Penalty Framework and What Drivers Face
Under current UK law, drivers caught using a mobile phone face fines of up to £1,000 and six penalty points on their licence. Seatbelt violations carry fines of up to £500 plus penalty points. For newly qualified drivers, accumulating six points within two years of passing the test triggers automatic licence revocation.
The penalties, combined with persistent high violation rates uncovered in earlier pilots, suggest that traditional deterrence has been insufficient. Road safety charity Brake has cited research showing phone-using drivers are four times more likely to be involved in a collision, while the Parliamentary Advisory Council for Transport Safety (PACTS) estimates around 30% of UK vehicle occupant road deaths each year involve unbelted occupants.
Broader Context for AI in Urban Traffic Enforcement
Scotland’s pilot is part of a growing global trend toward using AI-enabled cameras to enforce road safety and traffic regulations. In the United States, cities like Pittsburgh have deployed AI cameras for automated parking enforcement, while startups such as PathPulse AI are pursuing decentralized, crowdsourced road-intelligence networks as alternatives to fixed infrastructure.

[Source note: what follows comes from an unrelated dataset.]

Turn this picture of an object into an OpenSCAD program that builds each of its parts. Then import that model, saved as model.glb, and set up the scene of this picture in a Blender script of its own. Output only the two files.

The critical question for Scotland, and jurisdictions worldwide, is whether AI-driven enforcement can deliver measurable reductions in road trauma while maintaining public trust. The Australian experience suggests behavioral change is achievable at scale, but the technology’s expansion will likely continue to face scrutiny from privacy advocates and require clear governance frameworks to manage the data it generates.